Episode 8’s events came as a surprise to me. Up till that point the show had been a successful tale of the various ways we all become entangled and suffocated by patriarchy. Michaela Coel had shown the public the vulnerability of a Black gay man from his highs as the king of hook-ups to his lows navigating a criminal justice system that could not comprehend his identity. Yet, episode 8 so quickly slid back into a notoriously homophobic trope of the ‘gay predator’ — a perceived threat to women everywhere for his appropriation of female identity (as Nilufer called it) and ability to take advantage of women because of this. This was made worse by the fact that this character was a Black man, historically vilified for his violent hypersexuality. I held out til the next episode to see what would happen next, whether the show would hopefully redeem itself, but it would only get worse.

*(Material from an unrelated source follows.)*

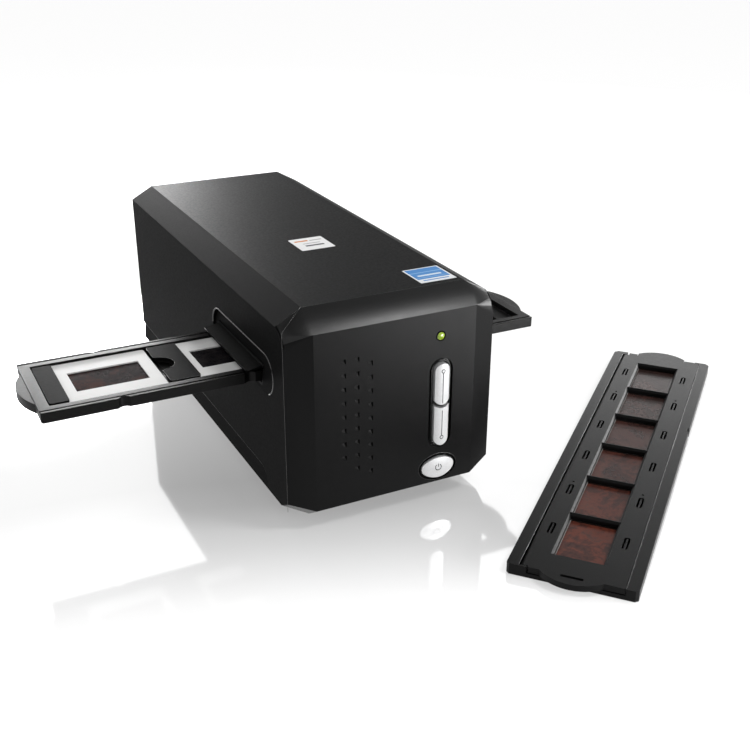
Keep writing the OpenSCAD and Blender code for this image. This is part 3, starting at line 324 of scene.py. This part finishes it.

In the next episode Kwame reveals his ordeal to Arabella who has now taken on an online feminist persona as a response to her rape. He is again met with the anger and disgust of a straight woman who also views Nilufer as a victim of someone “deceitful, destructive, narcissistic, sick, inconsiderate.” By episode 10, Kwame meets with Nilufer once again to apologise but is labelled a predator and criminal. The ordeal ends there with Nilufer storming off.

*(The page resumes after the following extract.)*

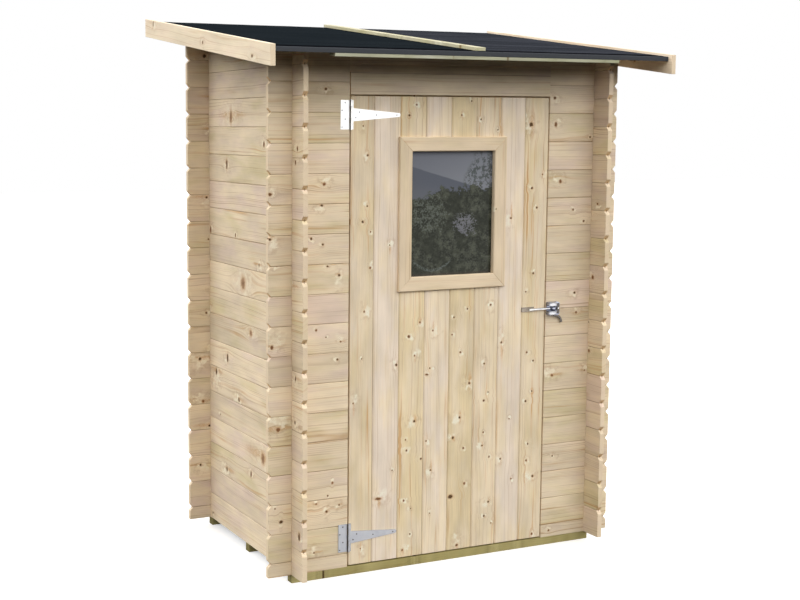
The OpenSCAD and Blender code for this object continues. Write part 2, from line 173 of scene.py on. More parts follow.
def new_group(name, ins, outs):
    """A shader node group with named sockets: (graph, its inputs, function that feeds its outputs)."""
    tree = bpy.data.node_groups.new(name, "ShaderNodeTree")
    for label, kind, value in ins:
        socket = tree.interface.new_socket(label, in_out="INPUT", socket_type="NodeSocket" + kind)
        socket.default_value = value
    for label, kind in outs:
        tree.interface.new_socket(label, in_out="OUTPUT", socket_type="NodeSocket" + kind)
    given = tree.nodes.new("NodeGroupInput").outputs
    result = tree.nodes.new("NodeGroupOutput")
    graph = Graph(tree)
    return graph, given, lambda sockets: graph.fill(result, sockets)


def new_material(name, **constants):
    """A Principled material: (material, graph, shader node). Constants go on the shader's own sockets."""
    material = bpy.data.materials.new(name)
    material.use_nodes = True
    graph, shader = Graph(material.node_tree), material.node_tree.nodes["Principled BSDF"]
    graph.fill(shader, {key.replace("_", " "): value for key, value in constants.items()})
    return material, graph, shader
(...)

I found myself disgusted that Coel in all the complexity of her writing had written such a lazy, homophobic storyline. The character of Nilufer was a racist who had confidently told a Black man she was interested in him merely because he was Black and we as the audience were clearly expected to recognise this as a common failing of white people. But it was she who found redemption and not Kwame. Michaela Coel had tapped into a reservoir of latent racism and homophobia held by her inevitably largely white and heterosexual audience, confirming that their greatest fear was true. A white woman, portrayed in the show and throughout history as the only legitimate bearer of victimhood, had been ‘preyed’ upon by a Black man already known in the show for his sexual deviance both as a gay man and as someone engaged in frequent hook-ups. The storyline bore an unsettling similarity to that of D.W. Griffith’s Klu Klux Klan phenomenon, The Birth of a Nation (1915), in which its most infamous scene portrays a savage Black man (played by a white man in blackface) attempting to rape a white woman.

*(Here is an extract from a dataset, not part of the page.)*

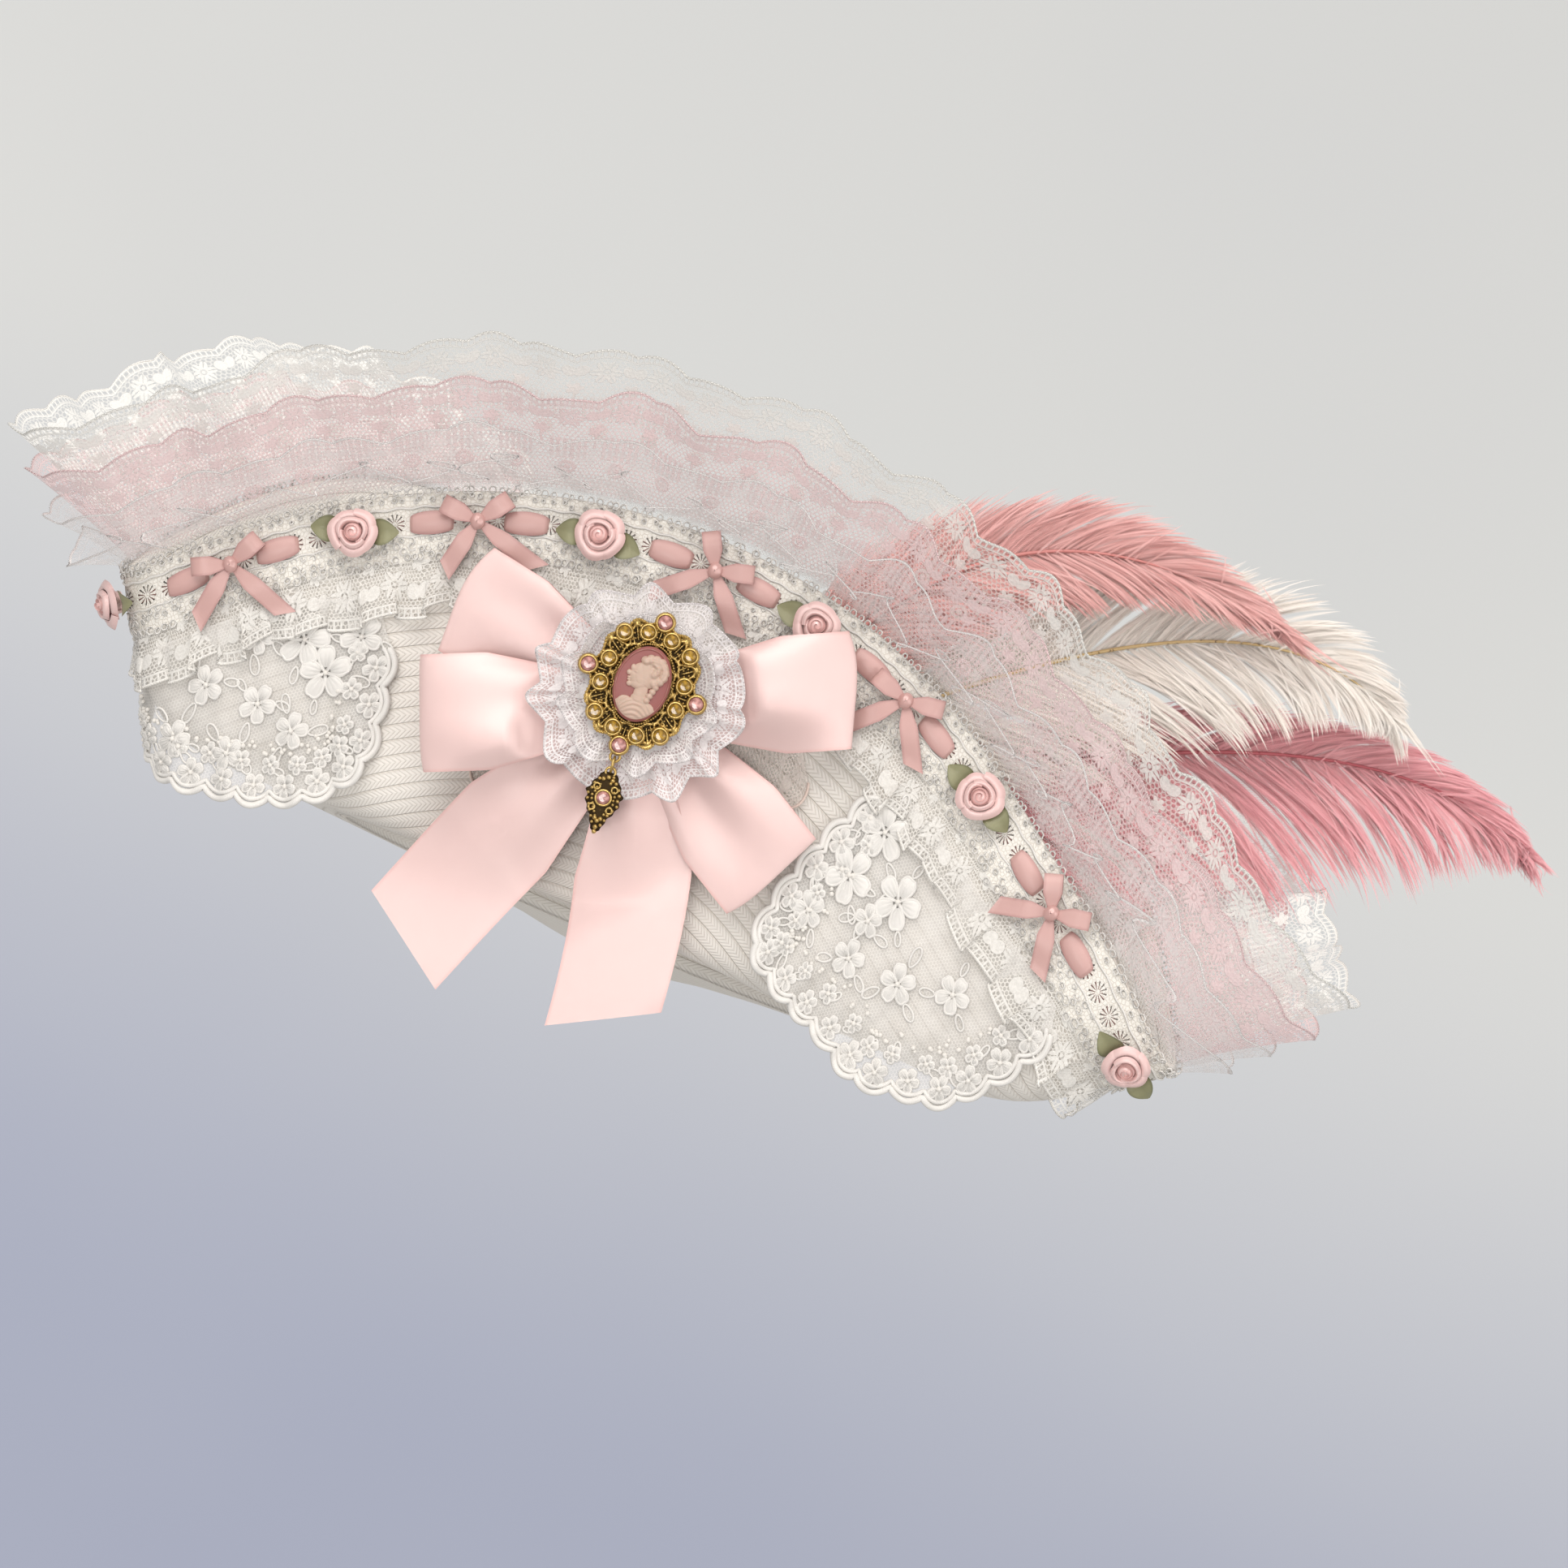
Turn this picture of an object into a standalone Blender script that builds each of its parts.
"""A ribboned tricorn hat: straw crown and brim, gathered lace tiers, satin bow, cameo brooch, plumes.

Metres, +Z up along the wearer's head. The origin is the centre of the head opening, on its plane.
The front corner of the brim points along -Y, and the wearer's left is +X.
"""
import math

import bmesh
import bpy
import numpy as np
from mathutils import Matrix, Vector

MM = 0.001

# Head opening and straw
HEAD_LENGTH = 194 * MM
HEAD_WIDTH = 166 * MM
STRAW_WALL = 2.0 * MM
CROWN_HEIGHT = 105 * MM
SEAM_GAP = 0.5 * MM
CROWN_SIDES = 24

# Brim: a flat ring whose three sides are folded up
BRIM_RADIUS = 228 * MM
FOLD_SIDE = 99 * MM
FOLD_BACK = 102 * MM
FOLD_RUN = 24 * MM
LEAN_FRONT = 78.5
LEAN_REAR = 86.0
LEAN_BACK = 68.0
TIP_LIFT_FRONT = -4 * MM
TIP_LIFT_REAR = -14 * MM
TIP_PULL_FRONT = 3 * MM
TIP_PULL_REAR = 17 * MM
TIP_SPREAD = 27.0
TIP_ROOM = 3 * MM
TIP_ROUNDING = 9.0
KEEL_SHARE = 0.45

# Gathered lace on the brim's edge
CLOTH_WALL = 1.0 * MM
PIECE_GAP = 0.4 * MM
TIER_BASE = 1.1 * MM
TIER_PITCH = 1.6 * MM
TIER_STEP = 0.9 * MM
GATHERS = 27
IVORY_HEIGHT = 60 * MM
PINK_HEIGHT = 46 * MM
WHITE_HEIGHT = 32 * MM
CURLED_HEIGHT = 18 * MM
UPRIGHT_FRONT = 0.45
UPRIGHT_REAR = 1.4
UPRIGHT_REACH = 20.0

# Trimming on the brim's outer face
BAND_HEIGHT = 22 * MM
BAND_WALL = 1.2 * MM
BAND_GAP = 0.5 * MM
BAND_DROP = 0.4 * MM
THREAD_GAP = 0.8 * MM
THREAD_WIDTH = 6.0 * MM
THREAD_WALL = 0.6 * MM
PANEL_WALL = 1.0 * MM
PANEL_DROP = 100 * MM
FRILL_HEIGHT = 21 * MM
FRILL_WAVE = 1.6 * MM
FRILL_SPREAD = 4.6 * MM
TRIM_LINE = 10 * MM
SPRIGS = 15
ROSE_WIDTH = 16 * MM
ROSE_HEIGHT = 8 * MM
LEAF_SPAN = 27 * MM
LEAF_WIDTH = 8 * MM
TIE_SPAN = 29 * MM
TIE_DROP = 14 * MM
TIE_WALL = 2.4 * MM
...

Moreover, the rhetoric used by Nilufer and Arabella bears disturbing resemblance to that of Trans Exclusionary Radical Feminists (TERFs). They both make explicit that Kwame is deceitful for not sharing part of his identity and because of that is a threat to women. The homophobia is clear in this idea that sleeping with men is a deviant behaviour that ought to be made explicit so a partner might take it into account before deciding to proceed with them reifies heteronormativity whereby homosexuality is allowed only to exist as a demonised imitation of heterosexuality and gay people are forced to live in a constant state of ‘coming out’. Transphobia works with this same notion, claiming that trans people are a mere imitation of the only legitimate gender identity — cisgender heterosexuality. That Kwame is considered a threat for his deceitful nature is the very same logic used by TERFs to justify violence against trans people, particularly trans women. Again, Michaela Coel draws on the logics of oppression undermining the legitimate critiques of patriarchy that she makes through other storylines.

Ultimately, Coel’s feminist discourse in I May Destroy You is nothing new. Like many British feminists she stands strongly in defence of women but only those that are cisgender and heterosexual — she merely makes more space for Black women to fit into this. She feigns care for the experience of gay people under patriarchy through her portrayal of Kwame’s grappling with his sexual assault, but fails to understand how white supremacy and patriarchy intersect to form homophobia and transphobia. She works within this white supremacist patriarchal discourse, drawing on liberal feminism to prop up her arguments about sexual violence, but making no attempt to step outside of the discourse and it’s violence. The result is a regurgitation of the very logics that oppress her as a Black woman; ideas of Black hypersexuality and white cisgender heteronormative conceptions of femininity. The problem with I May Destroy You is that it is not the revolutionary work it’s been made out to be, in fact the warm embrace it has received from mainstream liberal media seems now to be evidence of this. Whilst Michaela Coel provides a gut wrenching breakdown of the experience of sexual violence and challenges our understandings of victims, she makes no attempt to challenge her own binary conceptions of gender and sexuality, thus, perpetuating the very violence she decries.